View Submission

A0759

Title: The A-optimal subsampling approach to the analysis of count data of massive size Authors: Fei Tan - Indiana University-Purdue University Indianapolis (United States) [presenting]
Xiaofeng Zhao - North China University of Water Resources and Electric Power (China)
Hanxiang Peng - IUPUI (United States)
Abstract: Uniform and statistical leverage-scores-based (nonuniform) distributions are frequently used in the analysis of massive data. Both distributions, however, are not effective in the extraction of important information in data. The A-optimal subsampling estimators of parameters are constructed in generalized linear models (GLM) to approximate the full-data estimators and derive the A-optimal distributions based on the criterion of minimizing the sum of the component variances of the subsampling estimators.
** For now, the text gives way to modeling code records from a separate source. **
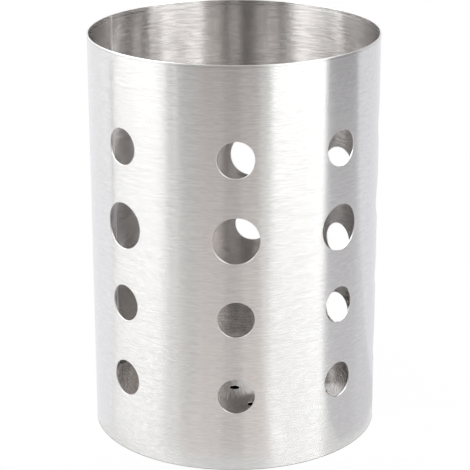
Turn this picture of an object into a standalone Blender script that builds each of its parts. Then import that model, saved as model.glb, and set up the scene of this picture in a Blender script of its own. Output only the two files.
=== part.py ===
"""A perforated cutlery holder: a punched sheet rolled into a tube, with a pressed drain floor fixed inside it.

Metres, +Z up. The origin is the middle of the circle on which the tube stands, and the middle front column of
holes faces -Y. Every angle is a turn about +Z, counted from -Y towards +X.
"""

import math

import bmesh
import bpy
from mathutils import Matrix, Vector

# Tube
TUBE_DIAMETER = 0.120
TUBE_HEIGHT = 0.169
TUBE_SHEET = 0.0005
TUBE_SIDES = 96

# Holes punched in the tube's sheet, with the rows listed from the bottom up
SMALL_HOLE = 0.0150
LARGE_HOLE = 0.0192
ROW_HOLES = (SMALL_HOLE, SMALL_HOLE, LARGE_HOLE, SMALL_HOLE)
LOWEST_ROW_HEIGHT = 0.0325
ROW_PITCH = 0.0330
COLUMN_DEGREES = (0.0, 44.3, 86.2, 128.2, 171.7, 215.3, 267.4, 311.5)
HOLE_SIDES = 28

# Weld that closes the tube, dressed flush outside and left as a low bead inside
SEAM_DEGREES = 240.5
BEAD_WIDTH = 0.0016
BEAD_HEIGHT = 0.00015
BEAD_END_TRIM = 0.0010
BEAD_SIDES = 6

# Floor, pressed with a flange that points down
FLOOR_HEIGHT = 0.0102
FLOOR_SHEET = 0.0005
FLANGE_CLEARANCE = 0.0003
FLANGE_EDGE_HEIGHT = 0.0010
SHOULDER_RADIUS = 0.0026
SHOULDER_SIDES = 4

# Drain holes: one in the middle and a ring of each count in DRAIN_RING_COUNTS round it
DRAIN_HOLE = 0.0040
DRAIN_RING_STEP = 0.0192
DRAIN_RING_COUNTS = (6, 12)
DRAIN_TURN_DEGREES = 22.3
DRAIN_SIDES = 14

# How far a cutter runs past each face of the sheet that it cuts
CUT_OVERRUN = 0.0020

SMOOTH_DEGREES = 30.0

TUBE_OUTER_RADIUS = TUBE_DIAMETER / 2
TUBE_INNER_RADIUS = TUBE_OUTER_RADIUS - TUBE_SHEET
FLANGE_RADIUS = TUBE_INNER_RADIUS - FLANGE_CLEARANCE


def clear_scene():
    for item in list(bpy.data.objects):
        bpy.data.objects.remove(item, do_unlink=True)


def add_object(name, mesh_maker):
    """A new object in the scene, whose closed mesh mesh_maker fills."""
    mesh = bpy.data.meshes.new(name)
    work = bmesh.new()
    mesh_maker(work)
    bmesh.ops.recalc_face_normals(work, faces=work.faces)
    work.to_mesh(mesh)
    work.free()
    item = bpy.data.objects.new(name, mesh)
    bpy.context.scene.collection.objects.link(item)
    return item


def on_turn(degrees, radius, height):
    """The point at a turn about +Z from -Y, at a distance from the axis and a height."""
    angle = math.radians(degrees)
    return Vector((radius * math.sin(angle), -radius * math.cos(angle), height))


def spin_profile(work, profile, sides):
    """Turns a closed outline of (radius, height) points about +Z into a ring-shaped solid."""
    corners = [work.verts.new(on_turn(0.0, radius, height)) for radius, height in profile]
    edges = [work.edges.new((a, b)) for a, b in zip(corners, corners[1:] + corners[:1])]
    bmesh.ops.spin(
        work,
        geom=corners + edges,
        axis=(0.0, 0.0, 1.0),
        cent=(0.0, 0.0, 0.0),
        angle=math.tau,
        steps=sides,
        use_merge=True,
    )


def arc(centre_radius, centre_height, radius, start_degrees, end_degrees, sides):
    """Points of an arc in the (radius, height) plane, both ends included, counted from outwards to upwards."""
    points = []
    for step in range(sides + 1):
        angle = math.radians(start_degrees + (end_degrees - start_degrees) * step / sides)
        points.append((centre_radius + radius * math.cos(angle), centre_height + radius * math.sin(angle)))
    return points


def add_cutter(name, mesh_maker):
    """A helper solid that shapes another piece and is no piece itself."""
    cutter = add_object(name, mesh_maker)
    cutter.hide_render = True
    cutter.display_type = "WIRE"
    return cutter


def combine(item, helper, operation):
    """Shapes item by the helper solid, with the result kept as item's own mesh."""
    modifier = item.modifiers.new(helper.name, "BOOLEAN")
    modifier.object = helper
    modifier.operation = operation
    modifier.solver = "EXACT"
    shaped = item.evaluated_get(bpy.context.evaluated_depsgraph_get())
    mesh = bpy.data.meshes.new_from_object(shaped)
    item.modifiers.remove(modifier)
    item.data = mesh
    mesh.name = item.name


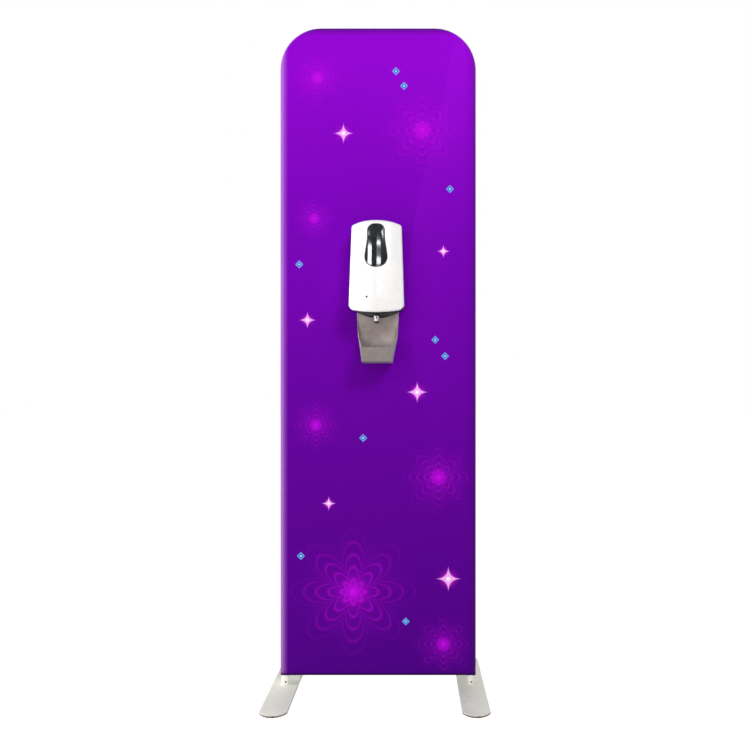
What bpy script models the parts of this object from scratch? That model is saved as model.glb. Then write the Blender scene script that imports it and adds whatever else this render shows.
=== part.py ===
"""A tension-cloth banner stand: a sectioned tube frame in a printed sleeve, two foot plates, and an
automatic hand-gel dispenser with its drip tray. Metres, +Z up, front faces -Y, origin on the floor."""

import math

import bmesh
import bpy
from mathutils import Matrix

# Clearances
GAP = 0.0003
OVERRUN = 0.01
WELD = 0.00001

# Tube frame
PANEL_WIDTH = 0.600
PANEL_TOP = 2.017
PANEL_BOTTOM = 0.0305
PANEL_CORNER_RADIUS = 0.126
TUBE_DIAMETER = 0.030
TUBE_WALL = 0.0015
TUBE_SIDES = 24
BEND_STEPS = 8
BEND_LEG = 0.060
UPRIGHT_JOINT_HEIGHT = 1.020
SPIGOT_LENGTH = 0.100

# Snap buttons
BUTTON_RADIUS = 0.003
BUTTON_PROUD = 0.002
BUTTON_OFFSET = 0.024
BUTTON_SIDES = 12
LEAF_WIDTH = 0.008
LEAF_THICKNESS = 0.001
LEAF_LENGTH = 0.026
LEAF_BEND_RADIUS = 0.0035
LEAF_SEAT_DEPTH = 0.0012

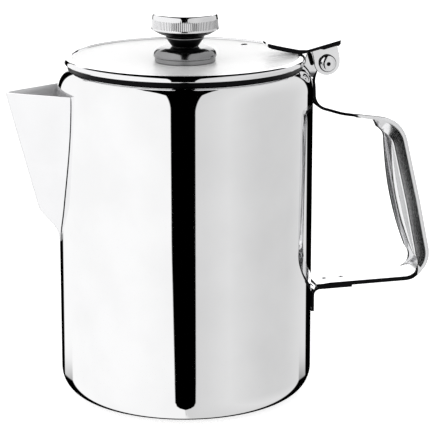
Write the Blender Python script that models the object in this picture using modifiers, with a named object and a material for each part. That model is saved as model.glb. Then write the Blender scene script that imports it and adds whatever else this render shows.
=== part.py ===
"""Stainless steel catering teapot with a hinged flat lid, built as separate sheet-metal pieces.

Frame: metres, +Z up, origin at the centre of the flat base, handle towards +X, spout towards -X.
The lid turns about a rivet that lies along Y above the top of the handle.
"""
import math

import bmesh
import bpy
from mathutils import Vector

MM = 0.001
GAP = 0.3 * MM                      # clearance kept between pieces that touch

# Pot body: one drawn shell
BODY_R = 55.0 * MM
BODY_SHEET = 1.0 * MM
BASE_CORNER_R = 10.6 * MM
WALL_TOP = 134.75 * MM              # where the straight wall ends and the shoulder starts
SHOULDER_R = 11.0 * MM
NECK_R = 50.0 * MM
NECK_TOP = 146.8 * MM
BODY_STEPS = 72

# Lid: dished disc with a rolled rim, and the ring under it that locates it in the neck
RIM_R = 51.8 * MM
RIM_TOP = 148.7 * MM
RIM_BOTTOM = 146.0 * MM
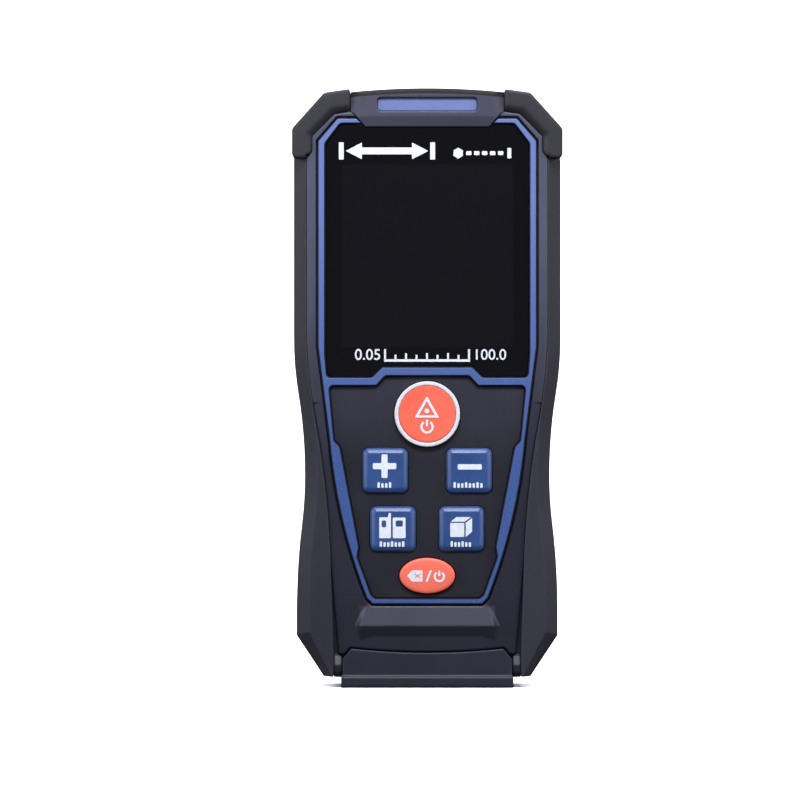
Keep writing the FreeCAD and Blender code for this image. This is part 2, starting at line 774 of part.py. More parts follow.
def bumper_outline(inset):
    """The corner armour seen from the front; the inset moves its inner side outwards."""
    gap = 0.05
    inner = under_bumper(gap)
    inset = as_size(inset)
    return [
        (inner[0][0] + 0.5 * inset, dims.bumper_foot),
        (dims.chest_half, dims.bumper_foot),
        (dims.bumper_half, dims.bumper_foot + 0.8),
        (dims.bumper_half, 113.8),
        (21.0, 121.1),
        (inner[4][0], dims.case_top - 0.15),
        (inner[4][0], inner[4][1] + inset),
        (inner[3][0] + 0.4 * inset, inner[3][1] + inset),
        (inner[2][0] + inset, inner[2][1] + 0.4 * inset),
        (inner[1][0] + inset, inner[1][1] - 0.4 * inset),
    ]


def under_channel():
    """The part of the core that the bumper wraps, seen from the front."""
    corner = under_bumper(0.05)[3]
    return [
        (22.0, 107.0),
        (dims.seam_half + 0.05, 107.0),
        (dims.seam_half + 0.05, 111.95),
        (19.55, 116.72),
        corner,
        (18.9, 112.0),
    ]


def make_bumper(label, side):
    """Raised armour over a top corner of the case, sloping down to the face on its inner side."""
    body = new_body(label)
    full = bumper_outline(0)
    narrow = bumper_outline(dims.bumper_slope)
    channel = under_channel()
    if side < 0:
        full = flipped(full)
        narrow = flipped(narrow)
        channel = flipped(channel)
    slope_fore = dims.bumper_fore - dims.bumper_slope_depth
    pad(body, "XZ_Plane", -slope_fore, slope_fore, outlines=[full])
    bevel(body, "XZ_Plane", slope_fore, full, dims.bumper_fore, narrow)
    bevel(body, "XZ_Plane", -slope_fore, full, -dims.bumper_fore, narrow)
    cut(body, "XZ_Plane", -dims.core_fore, dims.core_fore, outlines=[channel])


def make_top_brow():
    """The cover over the top centre of the face, with a recess for its inlay."""
    body = new_body("top_brow")
    half = brow_half_outline()
    outline = both_sides(half)
    outline[len(half)] = outline[len(half)] + (arch_radius(),)
    pad(body, "XZ_Plane", dims.bay_floor_fore + 0.02, dims.brow_fore, outlines=[outline])
    upper_half = [(dims.brow_half, 117.25), (dims.brow_half, dims.shoulder_top)]
    upper = both_sides(upper_half)
    upper[len(upper_half)] = upper[len(upper_half)] + (arch_radius(),)
    pad(body, "XZ_Plane", 8.5, dims.bay_floor_fore + 0.1, outlines=[upper])
    slope = [(-14.0, 114.0), (-dims.brow_fore, 116.3), (-16, 116.3), (-16, 114.0)]
    cut(body, "YZ_Plane", -20, 20, outlines=[slope])
    shoulder_slope = [(13.5, -dims.brow_fore), (dims.brow_half, -14.0), (15.8, -14.0), (15.8, -16), (13.5, -16)]
    right_end = cut(body, "XY_Plane", 113, 123, outlines=[shoulder_slope])
    mirror_left(body, right_end)
    recess = rectangle(-10.2, 10.2, 117.3, 120.15)
    cut(body, "XZ_Plane", 13.2, 16, outlines=[recess])
    fillet(body, 0.8, lambda edge: upright_to_face(edge) and edge.Length < 2.0
           and abs(edge.BoundBox.XMin) < 10.5 and edge.BoundBox.ZMin > 117.2)
    chamfer(body, 0.5, lambda edge: at_fore(dims.brow_fore.value)(edge) and edge.BoundBox.ZMin > 121)


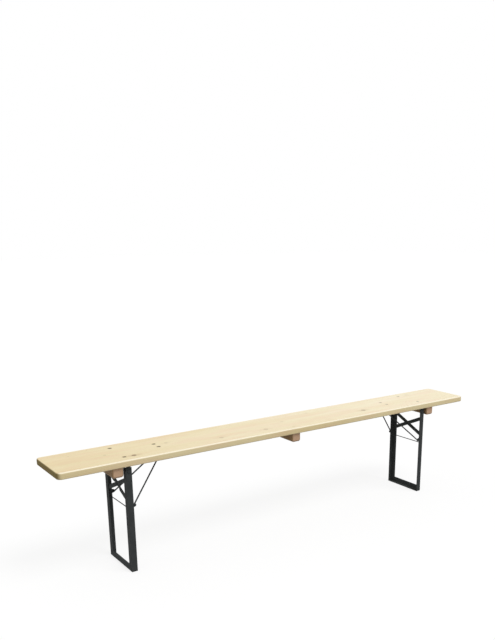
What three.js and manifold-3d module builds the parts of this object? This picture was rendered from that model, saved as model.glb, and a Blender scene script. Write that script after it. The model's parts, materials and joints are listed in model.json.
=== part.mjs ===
// A folding bench of the beer-garden kind: a long softwood board with three cross battens under it,
// on two folding legs welded from steel angle. Each leg is stiffened by two crossed flat bars and held
// open by a V-shaped wire stay, whose nose snaps into a spring catch under the board.
//
// Millimetres, +Z up. The origin is on the floor under the middle of the board, +X runs along the
// board to the right-hand end and -Y is the front. Each leg set is written for the right-hand end,
// with x measured outwards from the middle, and the left-hand set is the same one turned half round.

import * as THREE from 'three';
import { mergeVertices } from 'three/addons/utils/BufferGeometryUtils.js';
import Module from 'manifold-3d';

const wasm = await Module();
wasm.setup();

// Board
const boardLength = 2200;
const boardWidth = 250;
const boardThickness = 27;
const seatHeight = 480;
const boardCornerRadius = 20;
const boardEdgeRadius = 5;

// Cross battens
const battenEndInset = 10;
const battenWidth = 46;
const battenHeight = 40;
const battenEdgeRadius = 9;
const battenEndBevel = 1.2;
const battenToLegGap = 12;
const battenScrewInset = 40;

// Leg frame, welded from equal angle
const legSetback = 274;
const legSideInset = 17;
const legTopGap = 8;
const angleSide = 25;
const angleThickness = 3;
const angleRootRadius = 3;
const angleToeRadius = 1.5;
const weldGap = 0.3;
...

As the distributions have the same running time as the full-data estimator, the scoring algorithm introduced in a recent study is generalized in a big data linear model to GLM using the iterative weighted least squares. The purpose is to present a comprehensive numerical evaluation of the approach using the simulated and real data by comparing its performance with the uniform and the leverage-scores subsampling. The results exhibited that the approach substantially outperformed the uniform and the leverage-scores subsampling, and the algorithm significantly reduced the computing time required for implementing the full-data estimator.